Wednesday, January 27, 2010

in dog years, i was already an adult

my sister was about to be born; i was three. her (well, not quite hers yet) room shared the upstairs bottom right corner with mine. they were almost the same, but i had two windows. my father had bought garfield ceiling mount light fixtures for all three rooms (i wish i could find an image of the imposition of his orange and white striped face on a watch glass fixture, complete with pink knob conveniently disguised as his nose). i always thought garfield was stupid, the whole premise of the comic strip, i mean, but i didn't know that yet.

i sat on the floor next to the little bookshelf in her room. michael was almost two, but he had a toybox instead of a bookshelf in his room, so all the books were in emily's future room. my parents read to me a lot, i suppose, and so my mother was not surprised when i trotted over, GO DOG GO, in hand. it just freaked her out a little when i sat down in her lap (she was sitting on the floor), opened the book, and instead of waiting for her, began reading the story of dogs in cars, in trees, in beds.
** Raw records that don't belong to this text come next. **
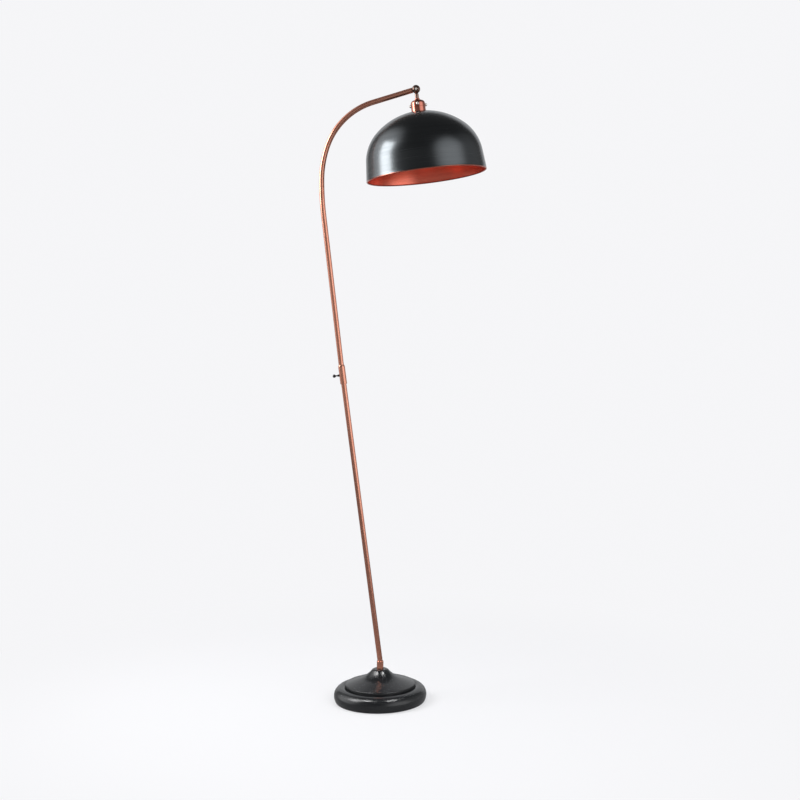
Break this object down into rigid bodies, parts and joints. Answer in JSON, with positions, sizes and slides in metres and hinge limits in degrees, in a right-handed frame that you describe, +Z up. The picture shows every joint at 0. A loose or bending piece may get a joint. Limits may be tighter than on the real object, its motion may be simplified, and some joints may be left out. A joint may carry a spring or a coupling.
{
  "type": "bridge floor lamp",
  "caption": "Bridge floor lamp: round weighted foot, leaning two-piece pole curving into an arm, and a bowl shade that tilts on a knuckle with a screw lampholder.",
  "frame": {"origin": "centre of the foot, on the floor", "axes": "+Z up, +X the way the arm reaches, +Y away from the viewer of the side view"},
  "size_m": [0.4432, 0.32, 1.645],
  "materials": {
    "cover_black": "gloss black enamel",
    "cast_iron": "rough cast",
    "zinc_steel": "zinc plated",
    "felt": "short felt",
    "bush_black": "matt",
    "copper": "polished copper plate under lacquer",
    "bronze_dark": "dark bronze",
    "screw_black": "black",
    "chrome": "bright",
    "fibre": "fibre washer",
    "porcelain": "glazed ceramic",
    "brass": "bare",
    "shade_enamel": "charcoal enamel outside, copper inside"
  },
  "bodies": {
    "stand": {"base_cover": "cover_black", "base_weight": "cast_iron", "base_plate": "zinc_steel", "plate_screws": "zinc_steel", "felt_pad": "felt", "cord_bush": "bush_black", "foot_washer": "zinc_steel", "foot_nut": "zinc_steel", "foot_stud": "zinc_steel", "ferrule": "copper", "lower_tube": "copper"},
    "arm": {"sleeve": "copper", "upper_tube": "copper", "arm_knuckle": "bronze_dark", "pivot_screw": "bronze_dark", "pivot_nut": "bronze_dark"},
    "thumb": {"thumb_screw": "screw_black"},
    "head": {"head_knuckle": "copper", "friction_washers": "fibre", "lampholder_cap": "copper", "gallery_screws": "chrome", "lampholder_cup": "copper", "insulator": "porcelain", "thread_shell": "brass", "centre_contact": "brass", "terminals": "brass", "shade_ring": "copper", "shade": "shade_enamel"}
  },
  "joints": [
    {"name": "arm_swivel", "type": "hinge", "parent": "stand", "child": "arm", "pos_m": [-0.09353, 0, 0.85788], "axis": [-0.1236, 0, 0.9923], "range_deg": [-170, 170]},
    {"name": "thumb_screw_turn", "type": "hinge", "parent": "arm", "child": "thumb", "pos_m": [-0.09649, 0, 0.88169], "axis": [-0.9923, 0, -0.1236], "range_deg": [-360, 360]},
    {"name": "head_tilt", "type": "hinge", "parent": "arm", "child": "head", "pos_m": [0.10131, 0, 1.634], "axis": [0, -1, 0], "range_deg": [-18, 60]}
  ]
}
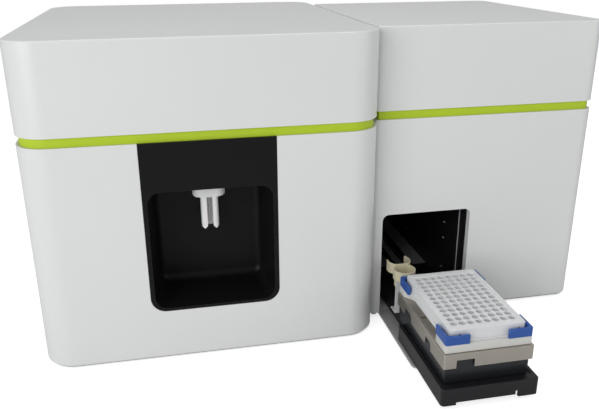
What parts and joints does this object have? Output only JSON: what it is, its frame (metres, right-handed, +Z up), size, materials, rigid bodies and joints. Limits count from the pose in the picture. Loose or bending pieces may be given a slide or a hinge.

the book is quite boring, actually, although these people have transcribed it into a play (http://childsplayaz.org/guides/2004-2005/go-dog-go_pg.pdf).

i've thought a lot about that night as a sort of cleaving point, mainly because as much as i'd like to, i have never, ever been able to recreate the visual and mental processing that occurred during encounters with text prior to being able to read. it's not as simple as "ican'timaginelifewithoutmyiphone," but moreso what i'd imagine a blind believer would feel after a touch of the hand restored his sight. it's not like being in the witness protection program either, because at least there remains the possibility that if you really, really wanted to, you could return in some form to your old life.

by the way, i've decided to start posting on a blog i started and sortof wrote on this summer. i just have a lot to say, always, about a lot of things, and i figure it'd be polite to offer you the option to check out what i'm working on without filling browser frame upon browser frame with half-finished, but needing to be expressed somehow, ideas. oh, and excuse anything already on there that you feel needs excusing (it would be easier not to elaborate). you can even follow it, if you want. i'll probably update it every couple of days or so, but that's not a promise.

county zero

1 comment:

  1. A beautiful post! —thank you for it. And I love county zero also. I hope that i've decided to start posting on a blog i started and sort of wrote on this summer. i just have a lot to say, always, about a lot of things doesn't mean that you won't be posting here also.

    Fill up Limited Fork Theory Remixed Culture if you can (the single page that it is, is [apparently] endless: it grows, bifurcates with the links, and accomplishes this grand unfolding with technology —we make public diaries, public encyclopedias of thoughts as they emerge, remixes of experience as experience becomes words in whatever raw forms become necessary, so some would say that these digital diaries could indicate enhanced forms of authenticity; I am an advocate of the sharing —so much to say and a wonderful parallel cyber universe in which to say it [a cyber universe that exists easily within the physical universe; when it emerged, so did the space it needed without displacing the physicality of the 3D world].

    By the way, I have entered into an ican'timaginelifewithoutmyiphone configuration, that device like part of my hand or an additional hand, one that can travel between realities and dimensions of realities, sometimes by opening them. A tool that makes it possible for me to enter spaces, to be a more fully formed cybernaut.

    Really an exceptional post. Thanks again. I look forward to more here and on county zero.